• [Exercise goal] Repeat the listing in full, word for word.
───── Dataset extract ─────
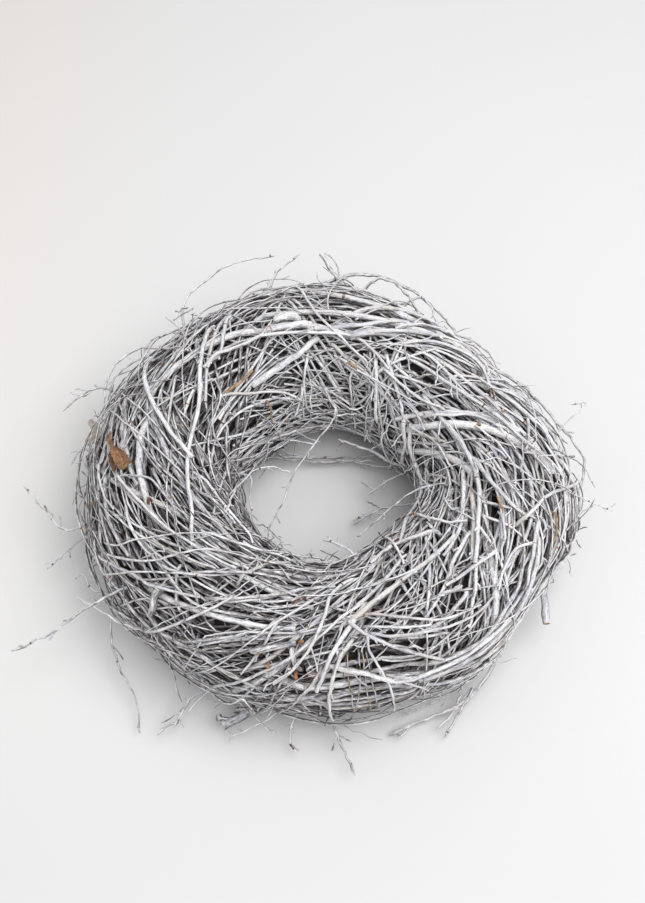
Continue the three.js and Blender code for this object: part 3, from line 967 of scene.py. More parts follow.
# One for each stray of the part, through the same places, with its forks.
STRAYS = (
    Branch("upper_left_arc", 1.2, (
        (128, 199, 100), (120, 208, 104), (113, 215, 104), (102, 218, 98)), (
        ((134, 195, 104), (135, 170, 110), (139, 148, 118), (143, 130, 124)),
        ((133, 190, 102), (130, 188, 104), (127, 187, 106)),
        ((131, 196, 102), (128, 191, 104))), shoots=0),
    Branch("left_high", 1.1, (
        (154, 196, 70), (154, 214, 68), (157, 226, 64), (161, 236, 58)), (
        ((157, 226, 64), (157, 236, 63)),)),
    Branch("left_long", 1.2, (
        (187, 192, 50), (188, 213, 48), (183, 229, 46), (177, 251, 44)), (
        ((184, 226, 46), (182, 230, 49)),)),
    Branch("left_short", 1.0, (
        (188, 196, 40), (191, 212, 36), (194, 233, 30)), (
        ((191, 212, 36), (193, 213, 33)),)),
    Branch("lower_left_long", 1.4, (
        (213, 170, 80), (211, 206, 72), (211, 243, 62), (210, 275, 56)), (
        ((211, 241, 62), (212, 247, 60)),)),
    Branch("lower_left_over", 1.3, (
        (230, 162, 80), (224, 181, 68), (217, 195, 60), (205, 215, 52))),
    Branch("lower_left_fall", 1.0, (
        (209, 191, 50), (215, 205, 34), (220, 212, 22), (227, 218, 14), (232, 234, 8)), shoots=2),
    Branch("front_left_tuft", 1.3, (
        (240, 178, 26), (237, 194, 22), (237, 205, 20), (237, 218, 16)), (
        ((243, 171, 40), (239, 190, 26), (238, 203, 20)),), shoots=7),
    Branch("front_broken_branch", 3.6, (
        (253, 175, 22), (246, 198, 16)), shoots=3, paint=(0.5, 0.6)),
    Branch("front_hook", 1.1, ((262, 176, 24), (261, 192, 16), (263, 203, 12))),
    Branch("front_spike", 1.3, ((270, 160, 36), (271, 184, 22), (273, 201, 16), (275, 219, 12))),
    Branch("front_right_branch", 1.7, (
        (313, 185, 26), (302, 192, 14), (292, 188, 8), (284, 190, 5)), (
        ((306, 188, 19), (300, 197, 12), (295, 207, 8)),
        ((306, 187, 16), (299, 194, 11), (294, 199, 9)),
        ((301, 190, 14), (304, 182, 20), (308, 176, 26))), shoots=5),
    Branch("right_stub", 3.0, ((338, 181, 40), (328, 199, 34)), shoots=0, paint=(0.75, 0.8)),
    Branch("right_fine", 0.9, ((356, 182, 84), (355, 203, 74), (354, 225, 66))),
    Branch("right_high", 0.9, ((14, 194, 80), (18, 221, 82), (18, 206, 88)), shoots=1),
    Branch("top_stub", 1.9, ((86, 178, 98), (92, 203, 112)), shoots=0),
    Branch("top_left", 1.1, ((106, 181, 100), (103, 191, 108), (97, 204, 112))),
)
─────
• [Finished exercise]
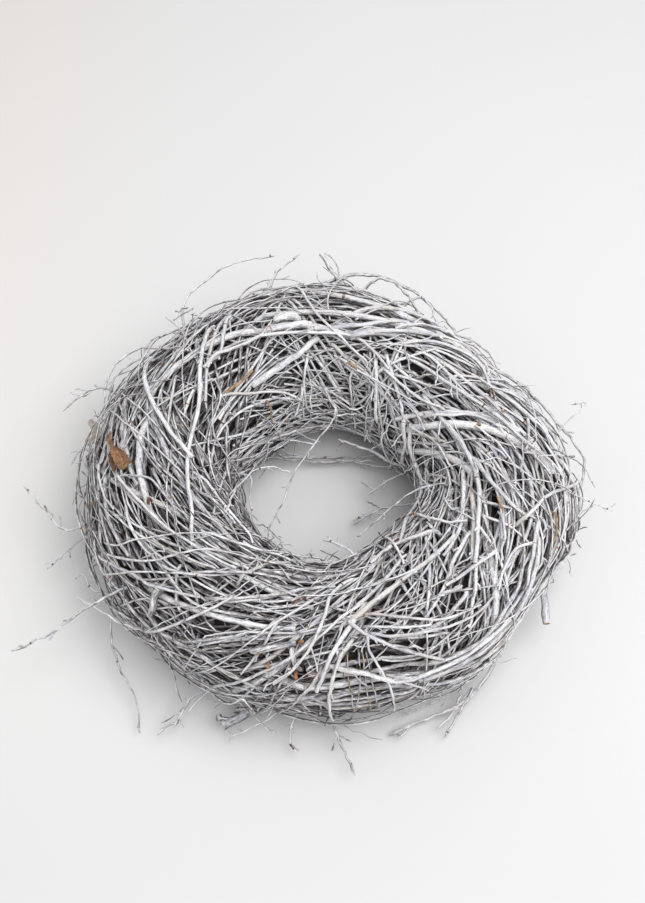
Continue the three.js and Blender code for this object: part 3, from line 967 of scene.py. More parts follow.
# One for each stray of the part, through the same places, with its forks.
STRAYS = (
    Branch("upper_left_arc", 1.2, (
        (128, 199, 100), (120, 208, 104), (113, 215, 104), (102, 218, 98)), (
        ((134, 195, 104), (135, 170, 110), (139, 148, 118), (143, 130, 124)),
        ((133, 190, 102), (130, 188, 104), (127, 187, 106)),
        ((131, 196, 102), (128, 191, 104))), shoots=0),
    Branch("left_high", 1.1, (
        (154, 196, 70), (154, 214, 68), (157, 226, 64), (161, 236, 58)), (
        ((157, 226, 64), (157, 236, 63)),)),
    Branch("left_long", 1.2, (
        (187, 192, 50), (188, 213, 48), (183, 229, 46), (177, 251, 44)), (
        ((184, 226, 46), (182, 230, 49)),)),
    Branch("left_short", 1.0, (
        (188, 196, 40), (191, 212, 36), (194, 233, 30)), (
        ((191, 212, 36), (193, 213, 33)),)),
    Branch("lower_left_long", 1.4, (
        (213, 170, 80), (211, 206, 72), (211, 243, 62), (210, 275, 56)), (
        ((211, 241, 62), (212, 247, 60)),)),
    Branch("lower_left_over", 1.3, (
        (230, 162, 80), (224, 181, 68), (217, 195, 60), (205, 215, 52))),
    Branch("lower_left_fall", 1.0, (
        (209, 191, 50), (215, 205, 34), (220, 212, 22), (227, 218, 14), (232, 234, 8)), shoots=2),
    Branch("front_left_tuft", 1.3, (
        (240, 178, 26), (237, 194, 22), (237, 205, 20), (237, 218, 16)), (
        ((243, 171, 40), (239, 190, 26), (238, 203, 20)),), shoots=7),
    Branch("front_broken_branch", 3.6, (
        (253, 175, 22), (246, 198, 16)), shoots=3, paint=(0.5, 0.6)),
    Branch("front_hook", 1.1, ((262, 176, 24), (261, 192, 16), (263, 203, 12))),
    Branch("front_spike", 1.3, ((270, 160, 36), (271, 184, 22), (273, 201, 16), (275, 219, 12))),
    Branch("front_right_branch", 1.7, (
        (313, 185, 26), (302, 192, 14), (292, 188, 8), (284, 190, 5)), (
        ((306, 188, 19), (300, 197, 12), (295, 207, 8)),
        ((306, 187, 16), (299, 194, 11), (294, 199, 9)),
        ((301, 190, 14), (304, 182, 20), (308, 176, 26))), shoots=5),
    Branch("right_stub", 3.0, ((338, 181, 40), (328, 199, 34)), shoots=0, paint=(0.75, 0.8)),
    Branch("right_fine", 0.9, ((356, 182, 84), (355, 203, 74), (354, 225, 66))),
    Branch("right_high", 0.9, ((14, 194, 80), (18, 221, 82), (18, 206, 88)), shoots=1),
    Branch("top_stub", 1.9, ((86, 178, 98), (92, 203, 112)), shoots=0),
    Branch("top_left", 1.1, ((106, 181, 100), (103, 191, 108), (97, 204, 112))),
)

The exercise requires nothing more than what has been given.